Inks and Eckert have discussed the evolution of his work and are looking into ways to display his pieces in different manners.

“The boxes imply a space, then what if we start to deal with the actual space and let the room be the box…” Inks said. “He is working on a very large floor piece that will hopefully encapsulate a much larger area and the walls of the room will become the box—the viewer will walk in and have to relate to the pieces as they wander around them from the little narrow pathway around them.”

Inks says that traditional minimalistic artists, like Donald Judd might criticize the textural aspect of the debris but its added effect creates such a more in-depth response to the work.
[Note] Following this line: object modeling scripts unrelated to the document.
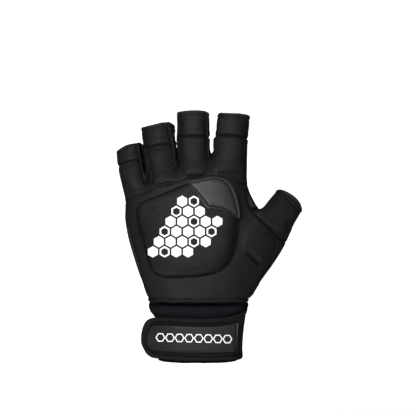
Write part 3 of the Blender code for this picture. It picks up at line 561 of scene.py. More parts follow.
class Finish:
    """A material with one Principled shader, and the nodes that feed it."""

    def __init__(self, name, **constants):
        self.material = bpy.data.materials.new(name)
        self.material.use_nodes = True
        self.tree = self.material.node_tree
        self.shader = self.tree.nodes["Principled BSDF"]
        for socket, value in constants.items():
            self.shader.inputs[socket.replace("_", " ")].default_value = value
        self.place = self.node("ShaderNodeTexCoord", output="Object")

    def node(self, kind, sockets=None, output=0, **settings):
        """Adds a node: first its settings, then the values or links of its sockets. It gives one output."""
        made = self.tree.nodes.new(kind)
        for name, value in settings.items():
            setattr(made, name, value)
        for name, value in (sockets or {}).items():
            if isinstance(value, Value):
                self.tree.links.new(value.socket, made.inputs[name])
            else:
                made.inputs[name].default_value = value
        return Value(self, made.outputs[output])

    def maths(self, operation, left, right=0.5):
        return self.node("ShaderNodeMath", {0: left, 1: right}, operation=operation)

    def noise(self, scale, detail=2.0, roughness=0.5):
        """Smooth noise from 0 to 1, with about this many blotches in a metre."""
        return self.node("ShaderNodeTexNoise", {"Vector": self.place, "Scale": scale, "Detail": detail,
                                                "Roughness": roughness})

    def attribute(self, name):
        return self.node("ShaderNodeAttribute", output="Fac", attribute_name=name)

    def creases(self):
        """Painted shade: thin dark lines in the grooves of seams and folds, with a soft painted shadow beside them,
        from 0 to 1.
        """
        line = self.node("ShaderNodeMapRange", {0: self.attribute("painted_crevice_shade"), 1: 0.80, 2: 0.92, 3: 0.0, 4: 0.9})
        return self.maths("MAXIMUM", line, self.attribute("shadow"))

    def across(self, start, end, top):
        """From 0 to a top value between two places across the glove, for shade and light painted across a piece."""
        x = self.node("ShaderNodeSeparateXYZ", {"Vector": self.place})
        return self.node("ShaderNodeMapRange", {0: x, 1: start, 2: end, 3: 0.0, 4: top})

    def mix(self, factor, first, second):
        """A mix of two colours."""
        return self.node("ShaderNodeMix", {0: factor, 6: first, 7: second}, output=2, data_type="RGBA")

    def grain(self, height, depth):
        """A bump of this depth in metres where the height goes from 0 to 1."""
        self.feed("Normal", self.node("ShaderNodeBump", {"Height": height, "Distance": depth, "Strength": 1.0}))

    def feed(self, socket, value):
        self.tree.links.new(value.socket, self.shader.inputs[socket])

    def threads(self, across, up):
        """Fine rows of knit loops, from 0 to 1, this many in a metre across and up, on every side of the glove."""
        x, y, z = (self.node("ShaderNodeSeparateXYZ", {"Vector": self.place}, output=k) for k in range(3))
        normal = self.node("ShaderNodeTexCoord", output="Normal")
        turn = self.node("ShaderNodeSeparateXYZ", {"Vector": normal}, output=1)
        face_on = self.maths("GREATER_THAN", turn * turn)
        run = x * face_on + y * (1.0 - face_on)
        rows = self.maths("SINE", z * (up * 2 * math.pi))
        wales = self.maths("SINE", run * (across * 2 * math.pi))
        return (rows * wales) * 0.25 + wales * 0.25 + 0.5


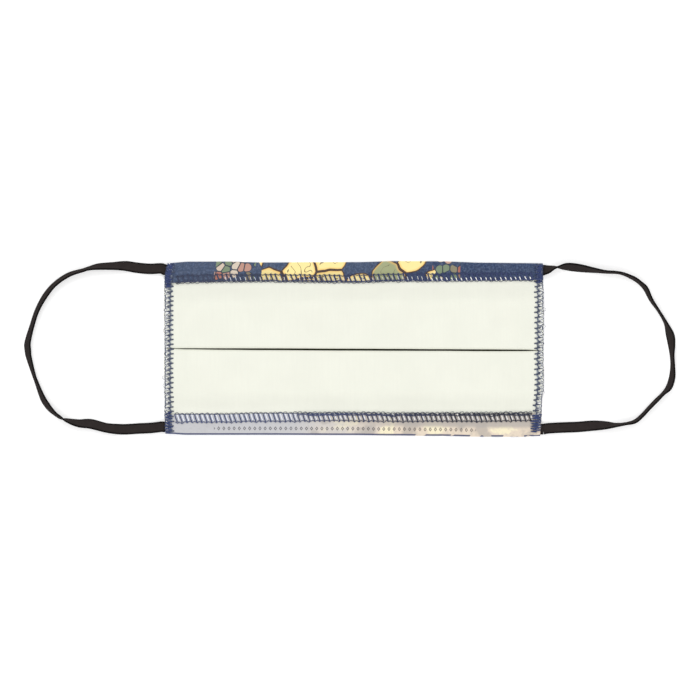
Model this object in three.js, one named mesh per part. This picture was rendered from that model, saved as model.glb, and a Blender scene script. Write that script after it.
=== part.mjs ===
// A pleated cloth face mask with two flat elastic ear loops, lying face down with its back up.
// Millimetres. X runs across the face, Y up the face and Z from the printed front to the back.
// The origin is under the middle of the cloth, on the surface that the mask lies on.
import * as THREE from "three";

// The folded mask, seam to seam and fold to fold
const MASK_WIDTH = 189;
const MASK_HEIGHT = 88.3;

// Both cloths, and the air between layers that touch
const CLOTH_THICKNESS = 1;
const LAYER_GAP = 0.3;

// The box pleat: how far it reaches to each side of its line, and how far the line stands open
const PLEAT_DEPTH = 20;
const PLEAT_OPEN = 0.9;
const PLEAT_SLOPE = 12;

// The hems, from the fold to the raw edge of the cloth
const TOP_HEM = 9.7;
const BOTTOM_HEM = 10.9;

// The elastic, the length of it inside a hem, and the room beside it there
const ELASTIC_WIDTH = 5.3;
const ELASTIC_THICKNESS = 1;
const ELASTIC_TAIL = 6.5;
const ELASTIC_ROOM = 0.3;
const ELASTIC_CHAMFER = 0.25;
const ELASTIC_LIFT = 0.05;

// Facets: turns of a fold, steps of a slope, bays between two rows of the outline table and
// steps between two points of an elastic's route
const FOLD_STEPS = 6;
const SLOPE_STEPS = 5;
const BAYS_PER_ROW = 2;
const STEPS_PER_POINT = 2;

// Colours, as on the real mask
const PRINT_COLOUR = 0x59617a;
const LINING_COLOUR = 0xf3f5eb;
const ELASTIC_COLOUR = 0x3a3735;

// How the edges wander across the mask. across is a share of the width from the left seam,
// top, bottom and line are shares of half the height, and the hems are shares of their depth.
const OUTLINE = [
  { across: 0, top: 0.968, bottom: 0.965, line: 0.001, topHem: 1.05, bottomHem: 0.885 },
  { across: 0.06, top: 0.984, bottom: 0.977, line: -0.003, topHem: 1.05, bottomHem: 0.91 },
  { across: 0.16, top: 0.984, bottom: 0.977, line: -0.006, topHem: 1.01, bottomHem: 0.92 },
  { across: 0.25, top: 0.974, bottom: 0.977, line: -0.008, topHem: 0.95, bottomHem: 0.955 },
  { across: 0.5, top: 0.978, bottom: 0.98, line: -0.013, topHem: 1.01, bottomHem: 0.99 },
  { across: 0.61, top: 0.989, bottom: 0.985, line: -0.015, topHem: 1, bottomHem: 0.985 },
  { across: 0.72, top: 0.987, bottom: 0.989, line: -0.017, topHem: 0.98, bottomHem: 1.01 },
  { across: 0.85, top: 0.971, bottom: 0.999, line: -0.02, topHem: 0.89, bottomHem: 1.05 },
  { across: 0.95, top: 0.967, bottom: 1, line: -0.021, topHem: 0.85, bottomHem: 1.07 },
  { across: 1, top: 0.964, bottom: 0.99, line: -0.022, topHem: 0.86, bottomHem: 1.07 },
];

// How far the side seams stand out, as shares of half the width, at heights up, which are
// shares of half the height from the bottom fold at -1 to the top fold at 1.
const SEAMS = [
  { up: -1, left: 0.997, right: 0.984 },
  { up: -0.65, left: 1, right: 0.992 },
  { up: -0.4, left: 1, right: 1 },
  { up: 0.8, left: 1, right: 1 },
  { up: 1, left: 0.984, right: 0.998 },
];

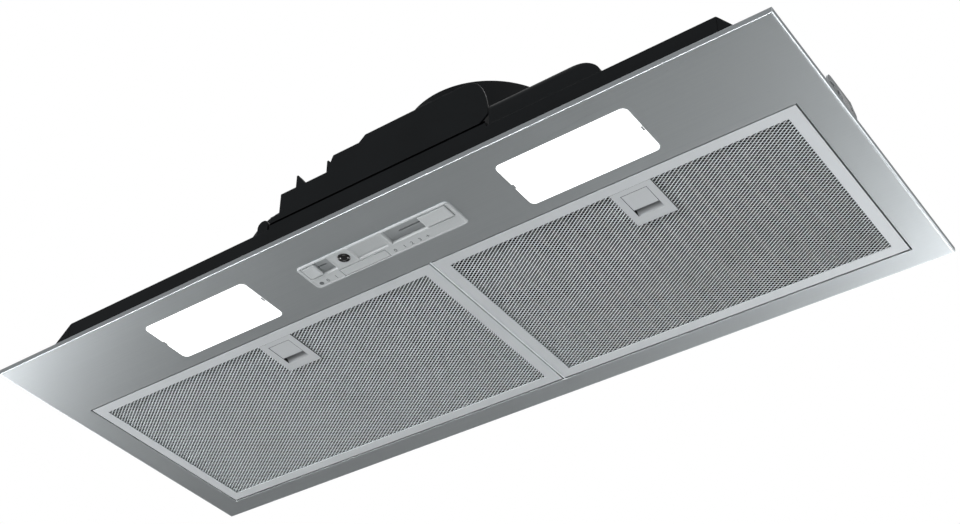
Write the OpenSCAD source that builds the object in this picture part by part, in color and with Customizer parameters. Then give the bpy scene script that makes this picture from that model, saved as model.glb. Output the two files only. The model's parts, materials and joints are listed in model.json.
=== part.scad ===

In a book that Inks shared with Eckert, “Poetics of Space,” by Gaston Bachelard, the idea of using your imagination in forming shapes, space and architecture is vital.

Intimacy and immensity are two components of this book— “You and I can begin to imagine certain things no matter how intimate they are and we can perceive them as having a sense of immensity,” said Inks.

Not only is this a concept that Eckert is constantly consumed with but the future of installation as well and how he can conjure up a piece of art to be different from typical approaches.

Eckert has been featured in several local shows as well as the Atkinson Gallery exhibits and ones at the Annex as well.

His use of color and minimalism don’t disappoint the viewer and leave much to be desired. The sort of feeling one gets from remembering a fond childhood memory is a similar feeling to the one perceived when looking at Eckert’s wire manipulations.

“The very dogma of minimalism,” Inks said.